EXTRACTED RECORDS:
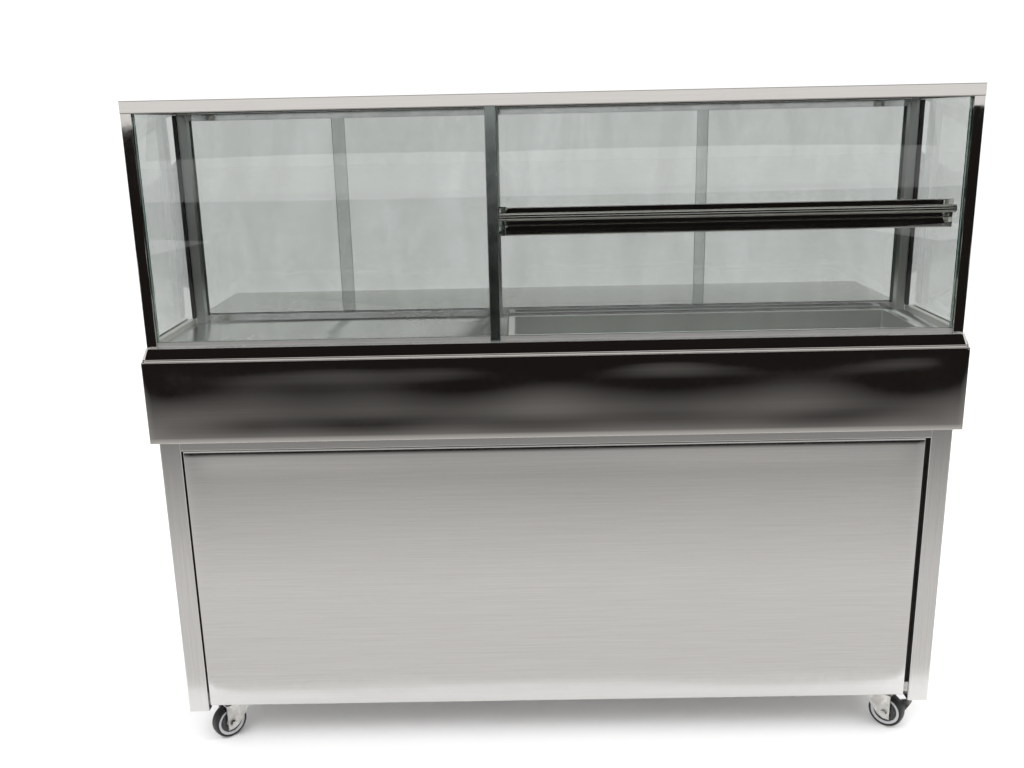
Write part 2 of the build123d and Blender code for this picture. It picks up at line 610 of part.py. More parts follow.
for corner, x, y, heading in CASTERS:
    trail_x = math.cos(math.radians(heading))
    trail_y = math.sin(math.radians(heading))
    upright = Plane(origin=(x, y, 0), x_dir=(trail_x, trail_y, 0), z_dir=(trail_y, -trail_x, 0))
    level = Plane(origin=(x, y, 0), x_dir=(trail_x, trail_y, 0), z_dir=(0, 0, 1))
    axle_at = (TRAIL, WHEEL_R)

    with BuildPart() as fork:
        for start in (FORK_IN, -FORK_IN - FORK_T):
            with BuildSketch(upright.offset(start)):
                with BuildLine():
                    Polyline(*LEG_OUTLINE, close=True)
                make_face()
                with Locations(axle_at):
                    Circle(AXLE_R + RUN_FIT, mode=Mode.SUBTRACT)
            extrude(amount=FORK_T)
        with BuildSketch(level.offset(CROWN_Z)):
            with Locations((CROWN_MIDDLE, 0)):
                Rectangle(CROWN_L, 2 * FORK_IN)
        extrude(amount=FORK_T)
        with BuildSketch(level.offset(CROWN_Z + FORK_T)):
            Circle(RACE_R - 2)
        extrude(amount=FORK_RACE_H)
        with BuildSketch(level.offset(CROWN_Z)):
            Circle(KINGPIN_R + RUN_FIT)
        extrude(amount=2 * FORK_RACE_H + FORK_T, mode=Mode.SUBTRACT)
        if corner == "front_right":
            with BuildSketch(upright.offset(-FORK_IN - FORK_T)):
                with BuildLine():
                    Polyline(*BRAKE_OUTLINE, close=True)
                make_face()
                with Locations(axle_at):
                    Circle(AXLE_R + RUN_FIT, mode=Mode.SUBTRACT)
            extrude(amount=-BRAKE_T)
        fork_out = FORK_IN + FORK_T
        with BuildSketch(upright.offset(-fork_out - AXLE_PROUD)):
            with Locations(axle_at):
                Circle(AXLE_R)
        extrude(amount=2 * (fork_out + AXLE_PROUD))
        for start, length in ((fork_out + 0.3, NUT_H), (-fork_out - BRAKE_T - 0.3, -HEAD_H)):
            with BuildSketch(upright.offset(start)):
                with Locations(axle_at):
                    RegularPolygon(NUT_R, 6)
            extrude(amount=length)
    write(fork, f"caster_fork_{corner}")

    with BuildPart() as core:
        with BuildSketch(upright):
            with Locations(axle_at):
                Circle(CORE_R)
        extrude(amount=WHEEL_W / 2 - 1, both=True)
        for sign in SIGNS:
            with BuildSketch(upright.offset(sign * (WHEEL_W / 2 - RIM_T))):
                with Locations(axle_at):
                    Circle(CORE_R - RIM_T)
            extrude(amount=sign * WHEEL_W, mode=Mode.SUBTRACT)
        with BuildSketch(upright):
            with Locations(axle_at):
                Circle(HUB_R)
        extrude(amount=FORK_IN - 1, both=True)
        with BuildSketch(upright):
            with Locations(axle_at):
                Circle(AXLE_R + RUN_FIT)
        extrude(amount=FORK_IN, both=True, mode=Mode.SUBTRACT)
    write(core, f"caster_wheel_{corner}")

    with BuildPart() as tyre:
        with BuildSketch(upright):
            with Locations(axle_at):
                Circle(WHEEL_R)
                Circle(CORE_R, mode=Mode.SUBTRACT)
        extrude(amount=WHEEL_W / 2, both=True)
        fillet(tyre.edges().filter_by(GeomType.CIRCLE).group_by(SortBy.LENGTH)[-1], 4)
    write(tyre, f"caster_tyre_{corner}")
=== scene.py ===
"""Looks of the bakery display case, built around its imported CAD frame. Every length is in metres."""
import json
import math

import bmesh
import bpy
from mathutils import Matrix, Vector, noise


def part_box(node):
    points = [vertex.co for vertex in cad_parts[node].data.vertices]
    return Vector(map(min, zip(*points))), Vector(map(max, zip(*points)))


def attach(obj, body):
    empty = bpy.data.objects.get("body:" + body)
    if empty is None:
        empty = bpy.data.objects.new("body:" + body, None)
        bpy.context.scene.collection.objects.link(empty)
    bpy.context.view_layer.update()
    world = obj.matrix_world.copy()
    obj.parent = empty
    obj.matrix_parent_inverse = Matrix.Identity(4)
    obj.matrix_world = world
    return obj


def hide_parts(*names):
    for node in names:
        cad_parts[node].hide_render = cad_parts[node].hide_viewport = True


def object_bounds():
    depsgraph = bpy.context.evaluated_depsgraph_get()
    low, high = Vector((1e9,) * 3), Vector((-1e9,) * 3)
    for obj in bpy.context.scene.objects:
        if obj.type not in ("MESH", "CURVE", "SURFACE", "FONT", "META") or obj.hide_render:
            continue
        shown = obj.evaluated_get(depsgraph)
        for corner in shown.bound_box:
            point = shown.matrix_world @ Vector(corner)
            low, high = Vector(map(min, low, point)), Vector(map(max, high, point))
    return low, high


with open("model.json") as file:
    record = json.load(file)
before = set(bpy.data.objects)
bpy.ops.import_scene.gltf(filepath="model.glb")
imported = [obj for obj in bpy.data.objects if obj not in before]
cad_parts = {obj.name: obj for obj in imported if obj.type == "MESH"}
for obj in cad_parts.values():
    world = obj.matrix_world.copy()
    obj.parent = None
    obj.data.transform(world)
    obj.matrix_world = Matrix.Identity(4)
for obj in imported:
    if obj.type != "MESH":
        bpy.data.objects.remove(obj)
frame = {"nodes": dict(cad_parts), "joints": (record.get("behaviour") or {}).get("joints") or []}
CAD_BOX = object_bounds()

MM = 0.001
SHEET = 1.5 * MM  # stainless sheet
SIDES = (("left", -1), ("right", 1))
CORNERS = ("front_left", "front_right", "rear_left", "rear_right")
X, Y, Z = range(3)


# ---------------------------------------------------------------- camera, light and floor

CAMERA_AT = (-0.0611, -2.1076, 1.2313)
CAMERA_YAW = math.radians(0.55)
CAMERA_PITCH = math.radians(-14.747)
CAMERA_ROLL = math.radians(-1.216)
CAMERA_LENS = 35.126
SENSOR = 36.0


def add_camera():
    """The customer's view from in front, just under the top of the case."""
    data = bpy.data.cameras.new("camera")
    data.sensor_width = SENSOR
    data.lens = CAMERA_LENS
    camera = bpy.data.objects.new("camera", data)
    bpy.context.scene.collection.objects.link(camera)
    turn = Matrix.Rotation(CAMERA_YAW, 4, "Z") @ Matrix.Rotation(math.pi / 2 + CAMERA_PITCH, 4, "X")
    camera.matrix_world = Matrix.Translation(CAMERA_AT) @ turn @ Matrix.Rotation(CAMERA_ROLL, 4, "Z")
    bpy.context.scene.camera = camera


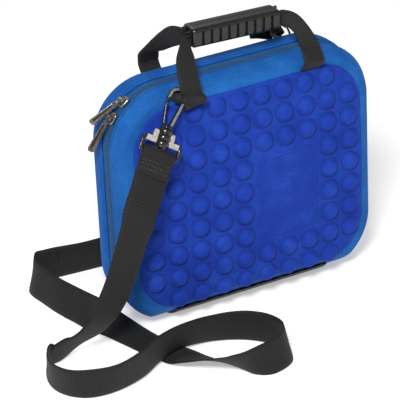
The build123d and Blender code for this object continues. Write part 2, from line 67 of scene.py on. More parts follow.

YOUR INSTRUCTIONS: Nothing outside the span should appear: copy exactly from the line with "shown = obj.evaluated_get(depsgraph)" through the line with "before = set(bpy.data.objects)".

TASK OUTPUT:
        shown = obj.evaluated_get(depsgraph)
        for corner in shown.bound_box:
            point = shown.matrix_world @ Vector(corner)
            low, high = Vector(map(min, low, point)), Vector(map(max, high, point))
    return low, high


with open("model.json") as file:
    record = json.load(file)
before = set(bpy.data.objects)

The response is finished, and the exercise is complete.